The answer to the first question is that more than three-quarters of the world’s maple syrup is produced in Quebec, and the Quebec Federation of Maple Syrup Producers, much like OPEC, enforces a strict quota system on producers in order to limit supply and keep prices high. Any excess production goes into the reserve and is tapped when there’s a bad harvest. The second question has been answered at last. The New York Times reports:
The spring of 2011 produced so much maple syrup that the federation added a third rented warehouse, in an industrial park alongside a busy highway in Saint-Louis-de-Blandford, to accommodate the overflow. The surplus was pasteurized and packed into 16,000 drums, each holding 54 gallons, and left to rest except for inspections twice a year.
Lt. Guy Lapointe of the Sûreté du Québec, the police force that led the investigation, said that the thieves rented another portion of the warehouse for an unrelated business. That enabled them to drive large trucks into the building.
“They were basically inside guys,” Lieutenant Lapointe said. “The leader wasn’t with the federation, but he had access to the warehouse that would not attract any suspicion.”
When no one else was around, Lieutenant Lapointe said, the thieves gradually began emptying syrup barrels. Some Quebec news reports indicated that they also filled some barrels with water to disguise the theft.
Over time, the thieves helped themselves to six million pounds of syrup. Mr. Trépanier said their work was discovered in July, when inspectors found a few empty barrels. The full extent of the theft, he said, became clear once the police arrived.
So what did the thieves do with the syrup? It appears they smuggled it over the border to New Brunswick, which has a free maple-syrup market, and have been selling it to unsuspecting buyers. Since the United States is the largest importer of Quebec’s maple syrup, and it’s difficult to track the substance (It “doesn’t have a bar code,” Lieutenant Lapointe explained. “There’s no way to tell it apart”), it’s quite possible consumers here will end up eating the illicit breakfast condiment.
Meanwhile, while 17 suspects have been arrested so far in an investigation involving the Royal Canadian Mounted Police, Canada Border Services Agency, and the U.S Immigration and Customs Enforcement, the Montreal Gazette reports that “four people are still at large and possibly vacationing in Florida.”

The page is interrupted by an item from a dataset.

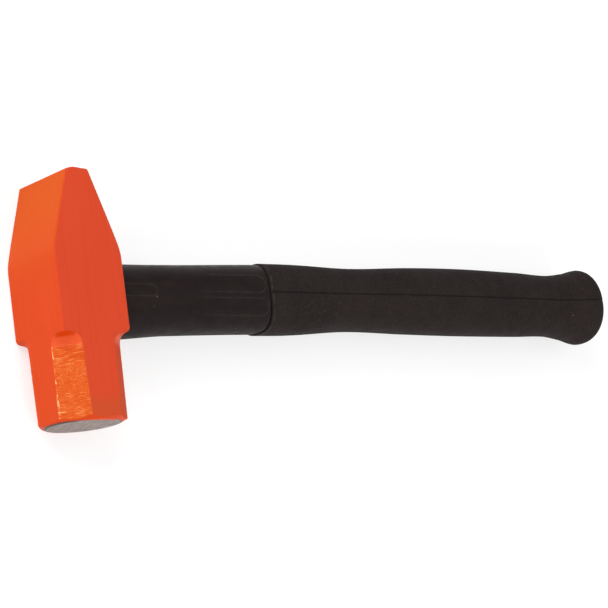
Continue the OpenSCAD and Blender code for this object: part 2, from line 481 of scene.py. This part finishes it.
def close_loft(name, rings, materials, pole=None):
    """A closed solid from rings along X. Its end is a fan to the pole, or one flat face without a pole."""
    count = len(rings[0])
    points = [p for ring in rings for p in ring]
    faces = loft_faces(len(rings), count)
    faces.append(tuple(reversed(range(count))))
    last = (len(rings) - 1) * count
    if pole is None:
        faces.append(tuple(range(last, last + count)))
    else:
        faces += [(last + i, last + (i + 1) % count, len(points)) for i in range(count)]
        points.append(pole)
    return add_mesh(name, points, faces, materials)


def with_x(x, ring):
    return [[x, y, z] for y, z in ring]


def make_neck(materials):
    """The hard moulding: the bare neck, and the ribbed core that the grip hides."""
    count = 240
    fine = [0, 0.04, 0.1, 0.25, 0.7, 1.1]
    rings = []
    for x in stops_along(NECK_START, NECK_END, 0.5, fine):
        outline = squared_ellipse(section_at(NECK, x))
        ring = walk(outline, girth(outline) * np.arange(count) / count)
        normal = outward(ring)
        side = np.abs(normal[:, 1]) > 0.8
        lift = np.where(side, neck_relief(x, ring[:, 0]), 0) - edge_inset(NECK_END - x, NECK_EDGE_R)
        rings.append(with_x(x, ring + normal * lift[:, None]))
    core = oval(CORE_L, CORE_W, count)
    rib = oval(CORE_L + 2 * KEY_H, CORE_W + 2 * KEY_H, count)
    rings.append(with_x(NECK_END, core))
    for x in KEY_X:
        rings += [with_x(x, core), with_x(x, rib), with_x(x + KEY_T, rib), with_x(x + KEY_T, core)]
    rings.append(with_x(CORE_END, core))
    neck = close_loft("neck_moulding", rings, materials)
    cut(neck, [frame["nodes"][n] for n in RODS + SPACERS])
    shade(neck)
    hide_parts("handle_jacket")
    return neck


def grip_ring(x, section, columns=62):
    """One ring of the grip, with its points packed close beside the two parting lines.

    The second result is each point's distance to the nearer line, negative on the poll's side of it.
    """
    outline = squared_ellipse(section)
    total = girth(outline)
    scale = min(1, section[2] / 12)
    seam_y = np.interp(x, *np.transpose(SEAM)) * scale
    whole = np.vstack([outline, outline[:1]])
    length = np.concatenate([[0], np.cumsum(np.linalg.norm(np.diff(whole, axis=0), axis=1))])
    quarter = len(outline) // 4
    top = np.interp(seam_y, outline[:quarter, 0], length[:quarter])
    under = np.interp(-seam_y, -outline[quarter:3 * quarter, 0], length[quarter:3 * quarter])
    beside = np.array([0, 0.15, 0.3, 0.45, 0.6, 0.8, 1.08, 1.32, 1.7, 2.3]) * scale
    stops, offsets = [], []
    for start, end in ((top, under), (under, top + total)):
        span = end - start
        near = np.concatenate([beside, np.linspace(beside[-1], span - beside[-1], columns)[1:-1]])
        near = np.concatenate([near, span - beside[:0:-1]])
        stops.append(start + near)
        offsets.append(np.minimum(near, span - near))
    offsets = np.concatenate([offsets[0], -offsets[1]])
    return walk(outline, np.concatenate(stops)), offsets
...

BTW--that Quebecois syrup is good stuff. My brother in law, the turkey farmer in SE Ontario always gives me some when I visit. He gets it in exchange for bartering turkeys, I guess. The agriculture in Canada is like run by the mob government and a lot of under the table deals go on.

Re: the great maple syrup caper

Posted: Thu Dec 20, 2012 7:26 pm
by Mace
Aunt Jemimah is Canadian? Who knew?

Re: the great maple syrup caper

Posted: Thu Dec 20, 2012 7:59 pm
by Mikey
They probably sold the whole lot to Costco.

I won't be buying any "blood" syrup there this year.